Enjoyment and relaxation come to mind when I have a cup of tea. And with all the assorted flavours and blends that can be found at a grocery store, you're sure to find something that suits your fancy. But there are other teas out there that aren't found on a shelf, which have their own distinct flavour, and are equally, as pleasurable. They are commonly referred to as Wild or Bush Tea. And side from being free, they are also highly nutritious. Two bush teas that I enjoy are pine needle and chaga tea. In this particular blog, I'll be talking about chaga tea.

Now chaga tea (nor pine needle tea) is nothing new. From what I've read, they've been making this tea for a very long time. It's only recently that I've learned about chaga, and taken to drinking it. What is it? Well, it's a fungus that grows on dying trees, mostly found on birch, and only in colder climates. It's quite common in my area, and grows to some good size hunks. For making tea, any size chaga will work. Here's how I make it:

After harvesting it from the tree, I set it aside somewhere to dry for maybe a few days. I read it can mold if it stays moist. After drying, I put it to a cheese grater. There are many ways of processing it into tea grounds, but I find the cheese grater works well for me. I would also recommend an OLD cheese grater as the exterior of the dried chaga is quite hard and will probably dull the cutting edge. Speaking of exterior, there are three main layers in chaga. The outside is hard and black. The middle layer is brown and firm. And the inner (center) layer is yellow and spongy.

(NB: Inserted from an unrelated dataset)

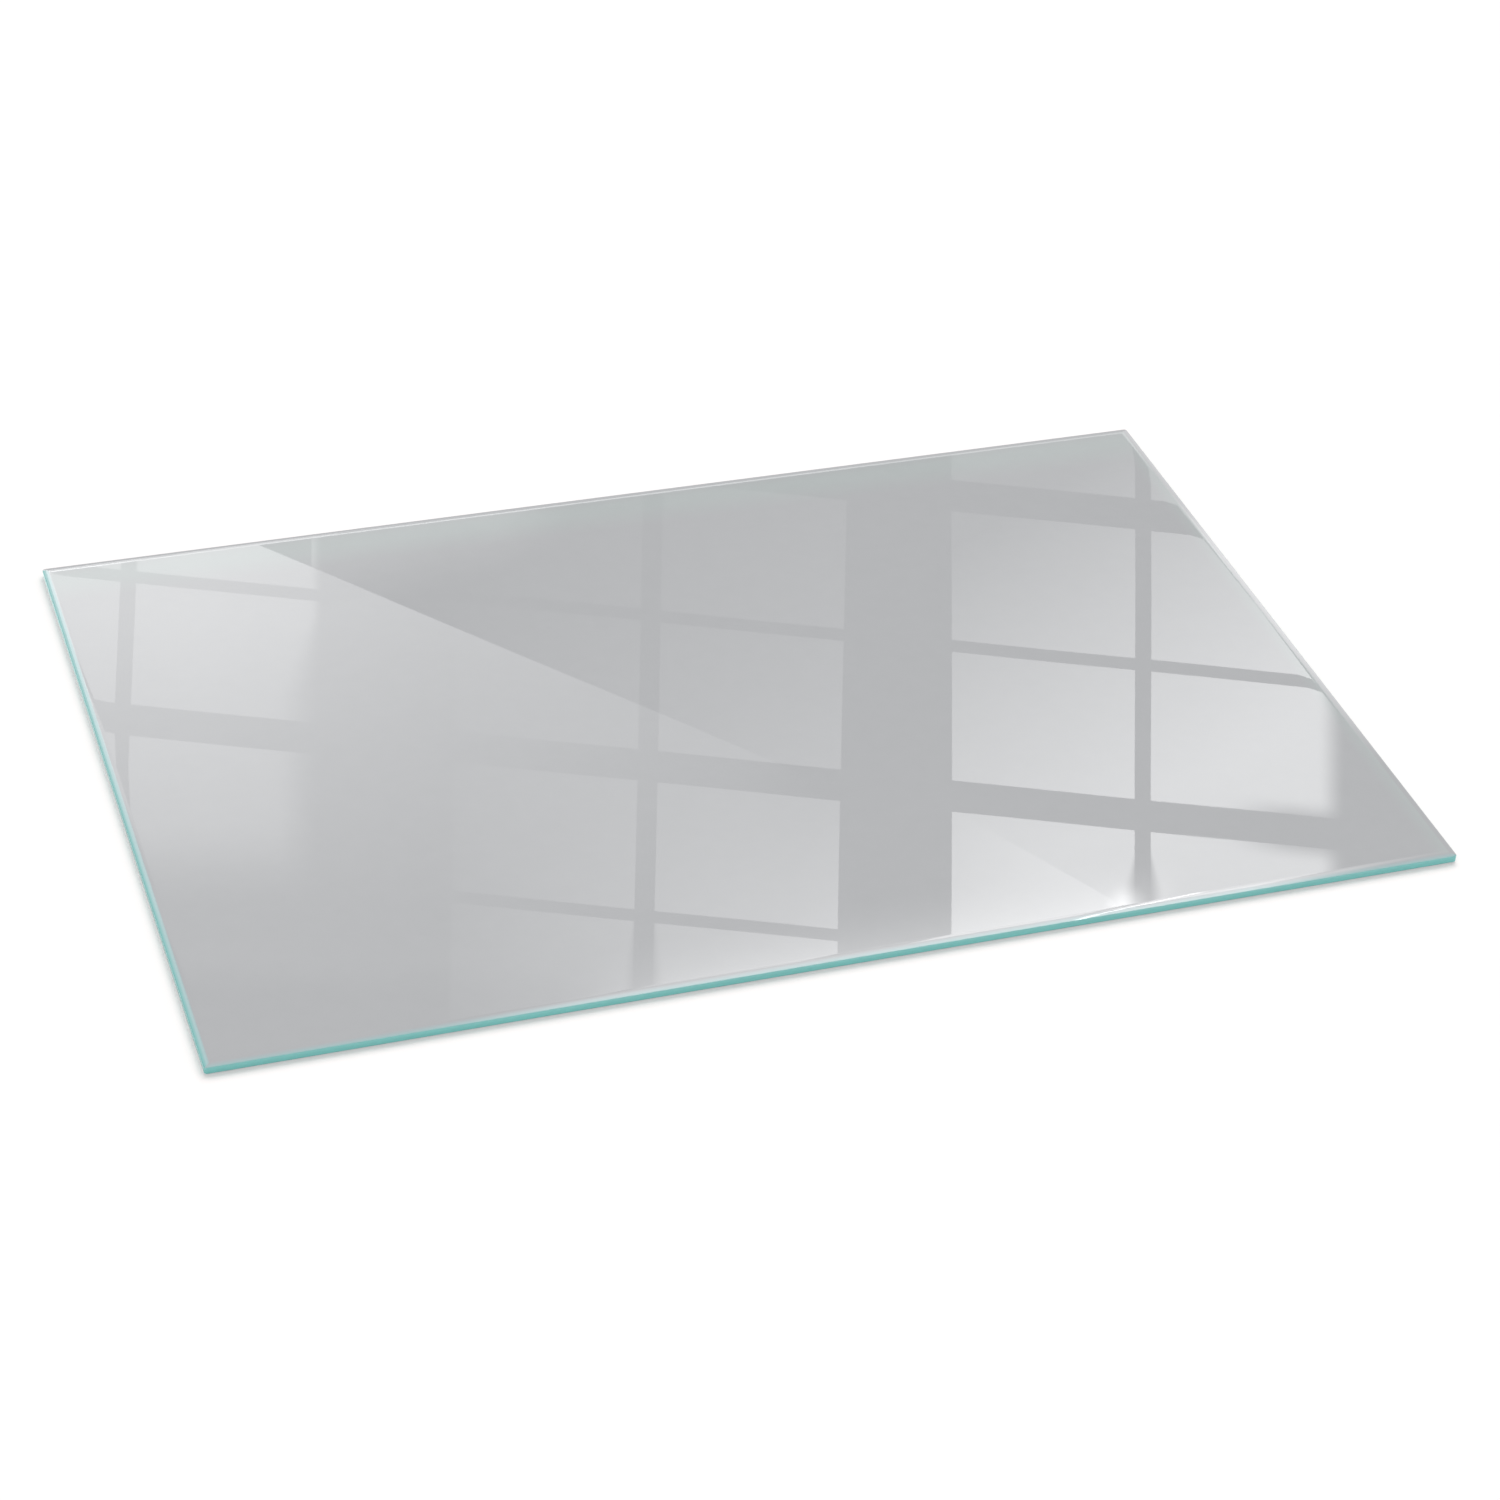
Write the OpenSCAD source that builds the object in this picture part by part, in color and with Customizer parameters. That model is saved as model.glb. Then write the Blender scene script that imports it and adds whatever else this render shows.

So far, in all the specimens I have found, it was only in the larger ones that have the spongy center. All three layers can be used in a tea, and that's how I make it.

Once I've ground it down, I fill an empty tea bag with the chaga, and tie it off. I then put a pot of water on to simmer. I put the bag in the water and let it steep for a few hours, being sure not to let it boil. Just like any tea, the longer you steep it, the stronger the flavour. And once it's done, you can drink it right away, or put it in the fridge for a cold drink.

What's it taste like? I've read that it's reminiscent of coffee, but I have yet to achieve that flavour. From my experience, if taken hot, it has a woody flavour, and if refrigerated and taken cold, it develops a nice vanilla flavour. Right now I prefer it cold, but I think if I were to steep it longer and make it really dark and bold, it will taste more bitter, like coffee, when taken hot. It tastes just fine as is, but if you prefer it sweet like I do, any sweetener will work. I like mine with pure maple syrup!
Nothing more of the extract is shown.